The MSCI World ex USA Index slightly underperformed domestic equities, with significant declines across most sectors. Information Technology, Health Care and Consumer Staples were the largest drags on performance, with relative outperformance from the Financials and Energy sectors.

The MSCI Emerging Markets Index trailed the S&P 500 by nearly 4%. Mirroring the sell-off in the United States, technology-related names in the benchmark saw significant declines. This led the Consumer Discretionary, Information Technology and Communication Services sectors to all decline more than 1% for the week, accounting for the vast majority of the benchmark decline.

Fixed Income Markets

Fixed income performance was broadly negative last week, extending month-to-date losses as rising government bond yields continued to drive prices lower, particularly for longer-duration indices. The 10-year Treasury yield briefly climbed above 1.5%, the highest level in a year.
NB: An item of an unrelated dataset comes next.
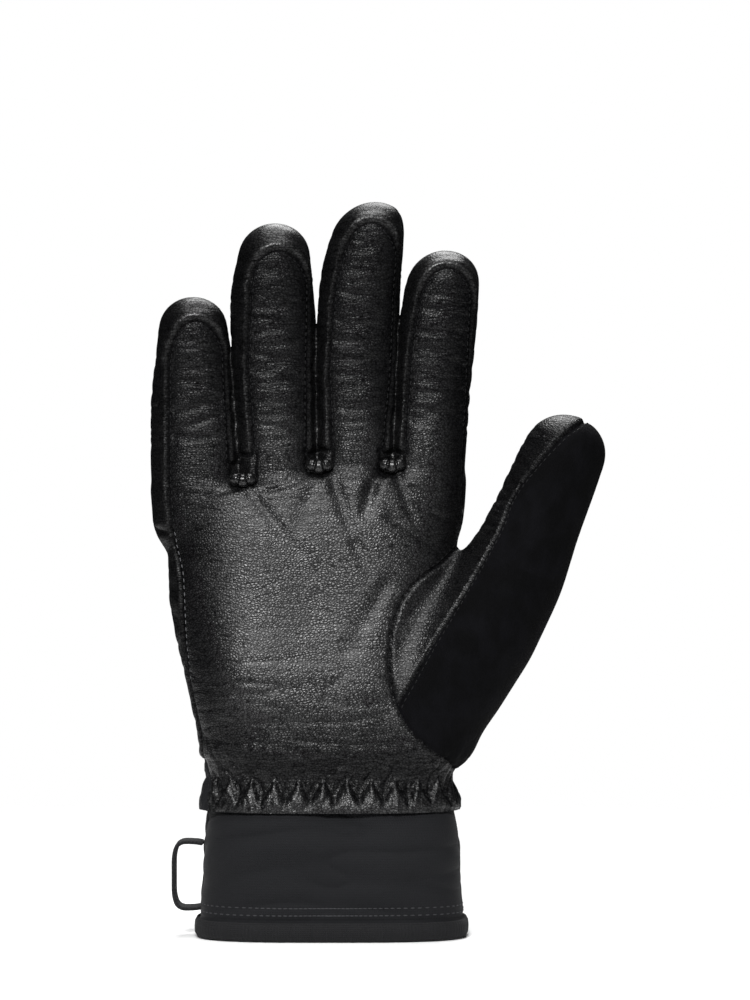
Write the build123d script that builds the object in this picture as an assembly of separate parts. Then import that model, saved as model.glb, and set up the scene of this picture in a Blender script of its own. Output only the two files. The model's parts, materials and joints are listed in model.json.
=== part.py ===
from build123d import *
from math import radians, tan
import os

# A right-hand insulated ski glove, as an assembly of its leather panels, liners, cuff and strap.
#
# Frame, in millimetres: the origin is the centre of the cuff's mouth, +Z runs from the mouth to the
# fingertips, the palm faces -Y and the thumb is on the +X side. Every finger is cut at its knuckle and its
# middle joint, so that each segment is a rigid body. A segment hinges on the palm-side line of its own lower
# end, where the leather creases, and so it opens away from its neighbour at the back and never runs into it.

# Driving dimensions
LEATHER = 1.2  # shell leather and cuff fabric
LINER = 3.0  # insulation quilted to its fleece lining
ELASTIC, PAD = 1.0, 2.0  # the wrist's elastic and the knuckles' padding, both let into the liner
CUFF_LINING = 2.2
CUFF_SECTIONS = [(0.0, 98.0, 56.0), (38.0, 96.0, 56.0), (50.0, 92.5, 51.5)]  # height, width, depth
CUFF_CORNER = 0.43  # corner radius as a share of the depth
HEM_Z = 6.0  # height of the binding at the cuff's mouth
WRIST_Z = 50.0  # height of the wrist's bending axis
WRIST_NOTCH = 10.5  # degrees cut from the hand and from the cuff, so that the wrist can bend
KNUCKLE_TOP_Z = 164.0  # top of the palm, where the finger collars start
ELASTIC_Z = (56.5, 63.5)  # the band that gathers the palm just above the wrist
ROOM = 60.0  # larger than any digit, for cutting boxes
REACH = 280.0  # larger than the glove, for cutting boxes
SIDE_SEAM_Y = -5.0  # where the palm panel meets the back panel
PAD_X, PAD_Y, PAD_Z = (-52.0, 36.0), (5.0, 80.0), (126.0, 152.0)  # the padding over the knuckles

# The palm's sections from the wrist up: height, centre in X, width, depth
PALM_SECTIONS = [
    (WRIST_Z, -0.5, 93.0, 52.0),
    (75.0, -2.0, 97.0, 50.0),
    (100.0, -4.5, 103.0, 46.0),
    (135.0, -7.0, 109.0, 40.0),
    (KNUCKLE_TOP_Z, -8.3, 111.0, 35.0),
]
PALM_CORNER = 0.44  # corner radius as a share of the depth

# Each digit: the middle of its knuckle, its sideways lean and its turn about its own axis in degrees, its
# widths and depths at the knuckle, the middle joint and the tip, and the lengths of its two segments
LITTLE = dict(
    at=(-49.0, 0.0, 171.0), lean=-1.5, turn=0.0,
    widths=(28.5, 28.5, 25.5), depths=(28.0, 27.0, 24.0), lengths=(20.0, 38.0),
)
RING = dict(
    at=(-19.8, 0.0, 175.0), lean=-0.8, turn=0.0,
    widths=(26.8, 28.0, 25.5), depths=(29.0, 28.0, 25.0), lengths=(31.0, 49.5),
)
MIDDLE = dict(
    at=(8.2, 0.0, 176.0), lean=3.0, turn=0.0,
    widths=(27.0, 28.0, 26.0), depths=(29.0, 28.0, 25.0), lengths=(36.0, 51.0),
)
INDEX = dict(
    at=(35.2, 0.0, 175.0), lean=4.5, turn=0.0,
    widths=(25.2, 25.6, 24.5), depths=(29.0, 28.0, 25.0), lengths=(29.0, 42.5),
)
THUMB = dict(
    at=(65.2, -7.0, 131.5), lean=24.0, turn=-48.0,
    widths=(33.0, 32.0, 29.0), depths=(34.0, 31.5, 28.0), lengths=(27.0, 33.0),
)
FINGERS = {"little": LITTLE, "ring": RING, "middle": MIDDLE, "index": INDEX}
KNUCKLE_CURVE, MIDDLE_CURVE = 4.0, 8.0  # degrees that each segment is curved forward at rest
COLLAR = 20.0  # height of the sleeve that carries a finger, down into the palm
TIP_ROLL = 11.0  # how far the back panel rolls over the fingertip
PALM_EDGE, BACK_EDGE = 5.5, 6.5  # depth of a digit's palm-side panel and of its back panel

# The thumb's root runs down into the side of the palm, and is smaller at its lower end
THUMB_ROOT = 62.0
THUMB_ROOT_SIZE = (20.0, 26.0)

STRAP_LENGTH, STRAP_HEIGHT, STRAP_THICK = 58.0, 25.0, 1.6
STRAP_Z = 25.0
PATCH_THICK = 0.8
HINGE_X = 25.0  # the strap's sewn edge, on the thumb side of the cuff's back


def section(width, depth, corner, z, x=0.0):
    return Plane.XY.offset(z) * Pos(x, 0) * RectangleRounded(width, depth, corner)


def tube(ends, inset=0.0):
    """A tapered solid through (z, width, depth) ends, with its sides set in by inset."""
    faces = []
    for z, width, depth in ends:
        w, d = width - 2 * inset, depth - 2 * inset
        faces.append(section(w, d, 0.40 * min(width, depth) - inset, z))
    return loft(faces, ruled=True)


def palm(inset=0.0):
    faces = []
    for z, x, width, depth in PALM_SECTIONS:
        top = inset if z == KNUCKLE_TOP_Z else 0.0
        faces.append(section(width - 2 * inset, depth - 2 * inset, PALM_CORNER * depth - inset, z - top, x))
    return loft(faces, ruled=True)


def box(x=(-ROOM, ROOM), y=(-ROOM, ROOM), z=(-ROOM, ROOM)):
    """A box between those limits in each direction."""
    size = [limits[1] - limits[0] for limits in (x, y, z)]
    return Pos(x[0], y[0], z[0]) * Box(*size, align=(Align.MIN, Align.MIN, Align.MIN))


def slab(z):
    """All of the glove between two heights."""
    return box(x=(-REACH, REACH), y=(-REACH, REACH), z=z)


def hinged(place, depth, height, curve):
    """The place of a segment that stands on another one's end, turned forward about its palm-side edge."""
    return place * Pos(0, -depth / 2, height) * Rot(curve, 0, 0) * Pos(0, depth / 2, 0)


def digit_places(d):
    """The places of a finger's collar, base segment and tip segment."""
    collar = Pos(*d["at"]) * Rot(0, d["lean"], 0) * Rot(0, 0, d["turn"])
    base = hinged(collar, d["depths"][0], 0.0, KNUCKLE_CURVE)
    tip = hinged(base, d["depths"][1], d["lengths"][0], MIDDLE_CURVE)
    return collar, base, tip


def base_solid(d, inset, overrun=0.0):
    (w0, w1, _), (t0, t1, _), length = d["widths"], d["depths"], d["lengths"][0]
    return tube([(-overrun, w0, t0), (length + overrun, w1, t1)], inset)


def tip_solid(d, inset, overrun=0.0):
    (_, w1, w2), (_, t1, t2), length = d["widths"], d["depths"], d["lengths"][1]
    body = tube([(-overrun, w1, t1), (length - inset, w2, t2)], inset)
    top = body.faces().sort_by(Axis.Z)[-1]
    return fillet(top.edges(), 0.36 * t2 - 0.8 * inset)


def split_panels(shell, depth, roll_z):
    """Cuts a segment's shell into its palm-side panel, its two side walls and its back panel, which takes
    the whole tip above roll_z."""
    front, back = PALM_EDGE - depth / 2, depth / 2 - BACK_EDGE
    below = (-ROOM, roll_z)
    palm_side = shell & box(y=(-ROOM, front), z=below)
    sides = shell & box(y=(front, back), z=below)
    return palm_side, sides, shell - palm_side - sides


def build_segment(name, solid, d, place, roll_z, labels):
    outer, mid, inner = solid(d, 0.0), solid(d, LEATHER, 1.0), solid(d, LEATHER + LINER, 2.0)
    panels = split_panels(outer - mid, d["depths"][1], roll_z)
    nodes = {f"{name}_{label}": place * panel for label, panel in zip(labels, panels)}
    liner = (mid & outer) - inner
    nodes[f"{name}_liner"] = place * liner
    return nodes


def build_digit(name, d, labels=("palm_side", "side_walls", "back")):
    _, base, tip = digit_places(d)
    nodes = build_segment(f"{name}_base", base_solid, d, base, ROOM, labels)
    nodes |= build_segment(f"{name}_tip", tip_solid, d, tip, d["lengths"][1] - TIP_ROLL, labels)
    return nodes


def collar_solid(d, inset, top=0.0):
    width, depth = d["widths"][0], d["depths"][0]
    return digit_places(d)[0] * tube([(-COLLAR, width, depth), (top, width, depth)], inset)


def thumb_root(inset, top=0.0):
    width, depth = THUMB_ROOT_SIZE
    ends = [(-THUMB_ROOT, width, depth), (top, THUMB["widths"][0], THUMB["depths"][0])]
    return digit_places(THUMB)[0] * tube(ends, inset)


def hand_solid(inset, top=0.0):
    body = palm(inset)
    for d in FINGERS.values():
        body += collar_solid(d, inset, top)
    return body


def wrist_notch():
    """The wedge that is open at the palm and at the back, with its edge on the wrist's axis."""
    rise = ROOM * tan(radians(WRIST_NOTCH))
    half = Plane.YZ * Polygon((0, 0), (ROOM, rise), (ROOM, -rise), align=None)
    wedge = extrude(half, REACH, both=True)
    wedge += mirror(wedge, Plane.XZ)
    return Pos(0, 0, WRIST_Z) * wedge


def build_hand():
    outer, mid, inner = hand_solid(0.0), hand_solid(LEATHER, 1.0), hand_solid(LEATHER + LINER, 2.0)
    root_outer, root_mid = thumb_root(0.0), thumb_root(LEATHER, 1.0)
    root_inner = thumb_root(LEATHER + LINER, 2.0)
    above = slab((WRIST_Z, REACH)) - wrist_notch()

    shell = ((outer - mid) - root_mid) & above
    front = box(x=(-REACH, REACH), y=(-REACH, SIDE_SEAM_Y), z=(0, REACH))
    nodes = {"palm_panel": shell & front, "back_panel": shell - front}

    root_shell = ((root_outer - root_mid) - outer) & above
    nodes |= {"thumb_root_palm_side": root_shell & front, "thumb_root_back": root_shell - front}

    liner = (((mid + root_mid) & (outer + root_outer)) - inner - root_inner) & above
    nodes["thumb_root_liner"] = liner - outer
    elastic = (palm(LEATHER) - palm(LEATHER + ELASTIC)) & slab(ELASTIC_Z)
    elastic = (elastic - root_inner) & above
    pad = (palm(LEATHER) - palm(LEATHER + PAD)) & box(PAD_X, PAD_Y, PAD_Z)
    hand_liner = (liner & outer) - elastic - pad
    nodes |= {"palm_liner": hand_liner & front, "back_liner": hand_liner - front}
    return nodes | {"wrist_elastic": elastic, "knuckle_pad": pad}


def cuff_solid(inset, overrun=0.0):
    """The cuff's outline set in by inset, carried past its mouth by overrun."""
    sections = list(CUFF_SECTIONS)
    if overrun:
        sections = [(-overrun, *sections[0][1:])] + sections
    faces = [section(w - 2 * inset, d - 2 * inset, CUFF_CORNER * d - inset, z) for z, w, d in sections]
    return loft(faces, ruled=True)


def build_cuff():
    above_mouth = slab((0.0, WRIST_Z)) - wrist_notch()
    shell = (cuff_solid(0.0) - cuff_solid(LEATHER, 1.0)) & above_mouth
    inside = (cuff_solid(LEATHER) - cuff_solid(LEATHER + CUFF_LINING, 1.0)) & above_mouth
    binding = (cuff_solid(-1.0) - cuff_solid(0.0, 1.0)) & slab((0.0, HEM_Z))

    side_x, back_y = -CUFF_SECTIONS[0][1] / 2, CUFF_SECTIONS[0][2] / 2
    low, high = STRAP_Z - STRAP_HEIGHT / 2, STRAP_Z + STRAP_HEIGHT / 2
    loop_patch = box((-24.0, HINGE_X - 12.0), (back_y, back_y + PATCH_THICK), (low + 2.0, high - 2.0))
    anchor = box((HINGE_X + 2.0, HINGE_X + 10.5), (back_y, back_y + 2.4), (low, high)) - cuff_solid(0.0)

    loop_outer = box((side_x - 9.0, side_x), (-6.0, 6.0), (9.0, 35.0))
    loop_inner = box((side_x - 7.4, side_x + 1.0), (-7.0, 7.0), (12.0, 32.0))
    pull_loop = loop_outer - loop_inner - cuff_solid(0.0)
    cuff = {"cuff_shell": shell, "cuff_lining": inside, "cuff_binding": binding}
    return cuff | {"strap_loop_patch": loop_patch, "strap_anchor": anchor, "pull_loop": pull_loop}


def build_strap():
    inner_y = CUFF_SECTIONS[0][2] / 2 + 2 * PATCH_THICK
    low, high = STRAP_Z - STRAP_HEIGHT / 2, STRAP_Z + STRAP_HEIGHT / 2
    strap = box((HINGE_X - STRAP_LENGTH, HINGE_X), (inner_y, inner_y + STRAP_THICK), (low, high))
    hook = box((-22.0, HINGE_X - 14.0), (inner_y - PATCH_THICK, inner_y), (low + 2.5, high - 2.5))
    end = HINGE_X - STRAP_LENGTH
    tab = box((end - 8.0, end), (inner_y - 0.4, inner_y + STRAP_THICK + 0.6), (low + 3.0, high - 3.0))
    return {"strap": strap, "strap_hook_patch": hook, "strap_pull_tab": tab}


def build_all():
    nodes = build_hand() | build_cuff() | build_strap()
    for name, d in FINGERS.items():
        nodes |= build_digit(name, d)
    nodes |= build_digit("thumb", THUMB, labels=("palm_side", "side_walls", "nose_wipe"))
    return nodes


def main():
    os.makedirs("parts", exist_ok=True)
    for name, shape in build_all().items():
        solids = shape.solids()
        export_step(Compound(children=list(solids)) if len(solids) > 1 else solids[0], f"parts/{name}.step")


if __name__ == "__main__":
    main()
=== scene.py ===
import json
import math

import bpy
import numpy as np
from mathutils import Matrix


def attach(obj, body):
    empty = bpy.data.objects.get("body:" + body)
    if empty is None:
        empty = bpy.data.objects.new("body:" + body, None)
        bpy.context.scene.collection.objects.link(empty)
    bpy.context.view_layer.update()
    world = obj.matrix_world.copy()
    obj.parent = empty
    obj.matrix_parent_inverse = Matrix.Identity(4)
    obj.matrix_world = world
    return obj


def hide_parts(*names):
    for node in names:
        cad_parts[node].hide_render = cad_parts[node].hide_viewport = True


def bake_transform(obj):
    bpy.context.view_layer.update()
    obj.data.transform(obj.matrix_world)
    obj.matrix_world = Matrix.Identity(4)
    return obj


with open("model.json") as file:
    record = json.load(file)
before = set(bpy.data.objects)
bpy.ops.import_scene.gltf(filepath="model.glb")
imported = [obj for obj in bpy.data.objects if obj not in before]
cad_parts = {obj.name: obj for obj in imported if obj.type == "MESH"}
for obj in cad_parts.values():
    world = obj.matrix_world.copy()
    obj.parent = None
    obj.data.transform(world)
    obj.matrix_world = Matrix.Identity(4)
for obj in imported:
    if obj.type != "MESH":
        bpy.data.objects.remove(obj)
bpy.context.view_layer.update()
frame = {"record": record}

import openvdb
from mathutils import Vector, noise
from mathutils.bvhtree import BVHTree
from mathutils.kdtree import KDTree

# The glove's skin is one surface, meshed from a field of distances and then cut into its panels
# along the seams. Shapes are worked out in millimetres, in the frame's axes: X towards the thumb,
# Y towards the back of the hand, Z towards the fingertips. Meshes are in metres.
MM = 0.001
FULL_TURN = 2 * math.pi
VOXEL = 0.8

PHOTO_CENTRE = (15.8, 158.4)  # X and Z at the middle of the picture
PHOTO_HEIGHT = 360.0  # height that the picture spans at the palm
CAMERA_DISTANCE = 1400.0
PALM_FRONT_Y = -18.0

LEATHER_END_Z = 46.0  # lower edge of the leather, where the cuff's fabric starts
GATHER_Z = 57.0  # middle of the wrist's elastic
ZIGZAG_LOW, ZIGZAG_HIGH = 50.5, 59.2
ZIGZAGS = 27  # how many go round the wrist
ZIGZAG_PITCH = 9.4
ZIGZAG_PEAK = (5.7, -23.8)  # X and Y of one of the zigzag's upper points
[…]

In corporates, high yield (HY) slightly underperformed investment grade (IG) due to a modest widening of credit spreads on the week. HY historically outperforms in rising rate environments due to lower index-level duration and the offsetting impact of higher yields compared to IG.

Chart of the Week

In tandem with the move higher in rates, the 30-year mortgage rate has climbed to 3.3%. While this level is still far below the 20-year average of 4.8%, a sustained increase in rates could work to cool housing prices after months of some of the strongest housing data on record. We would view this as part of a healthy functioning economy.